厳密には、この使い方は多要素認証といえないかもしれません。
あるサイトが本人を認証するのに知識、所有、生体から二種類以上併用するのが多要素認証ですが、1Passwordに二種類とも保存すると知識+知識となり、1Passwordの認証が突破された時に多要素認証の意味を成さない問題をはらんでいます。

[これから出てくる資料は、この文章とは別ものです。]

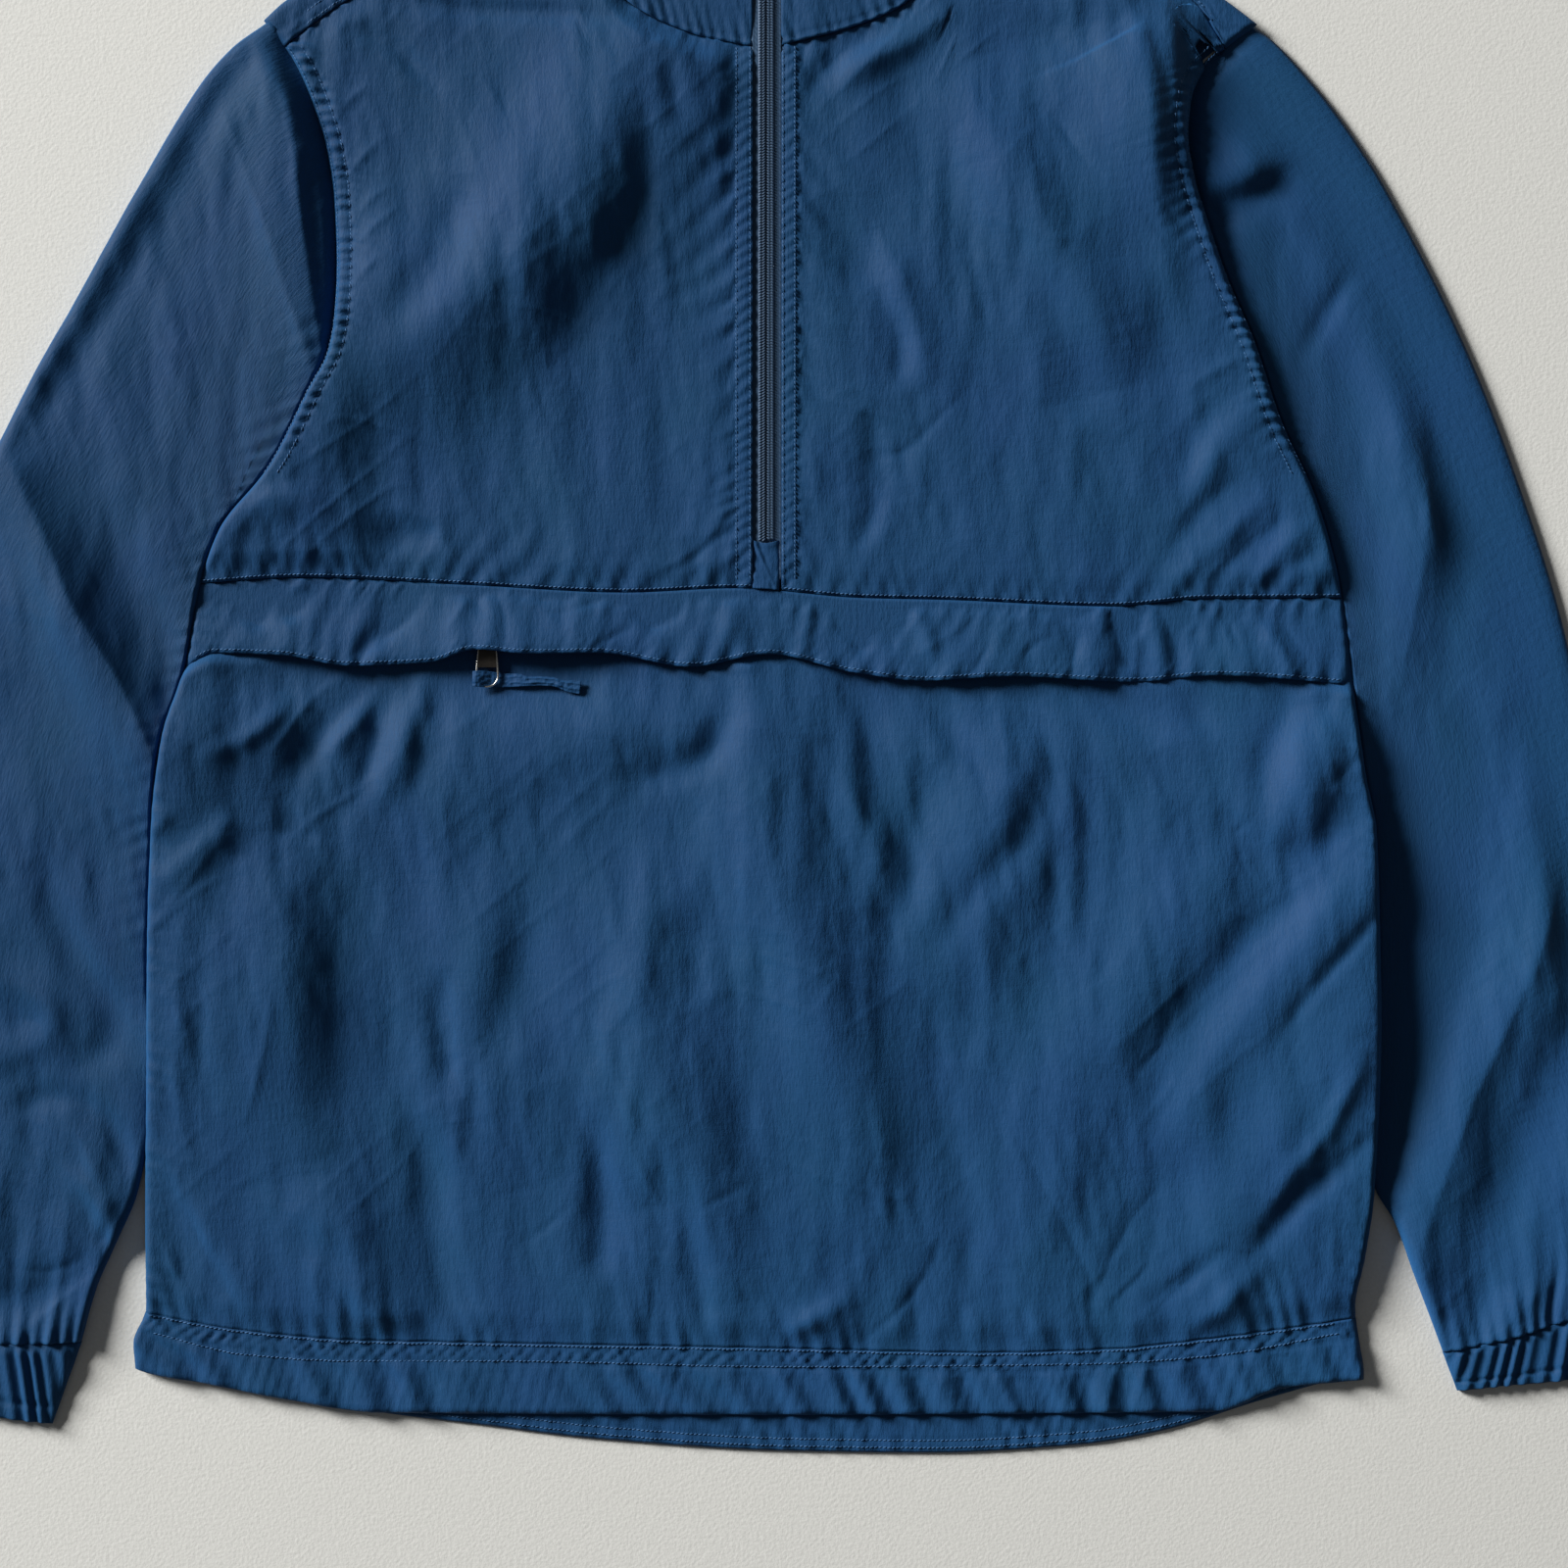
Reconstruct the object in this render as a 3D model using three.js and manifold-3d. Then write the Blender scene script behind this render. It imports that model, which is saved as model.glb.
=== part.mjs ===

この問題に対しては、1Passwordの認証が突破される可能性を十分小さく抑え込むことで受容できるリスクであり、メリットがデメリットに勝ると私は考えています。

観点 内容
多要素認証を1Passwordに保存する メリット
・共有する場合に作業できる
・ワンタイムパスワードを自動入力でき、急いで入力するストレスがない
デメリット
・1Passwordの認証が突破された場合に中のアカウントの多要素認証が意味を成さなくなるリスクがある
多要素認証を1Passwordに保存しない メリット
・別の端末を認証要素にしておくことで上記リスクを回避できる
デメリット
・共有する場合同期作業が必要になる
・運用を面倒がってサイトに多要素認証設定自体しなくなる可能性がある(本末転倒)
1Passwordの認証を突破されるリスクの軽減策 1Passwordへのログイン自体に多要素認証を設定し、ここだけ1Password以外の物理デバイスを用いる。
また退席時自動ロックの時間を短く設定する。

まとめ

1Passwordの便利機能を色々紹介しました。今日伝えたかったことを2つにまとめます。

  • 1Password自体を多要素認証で固くしたら、後は何でも1Passwordに保存しちゃいましょう。
  • プライベートでも無料で使っちゃいましょう。

皆さんの生活がより豊かになれば幸いです。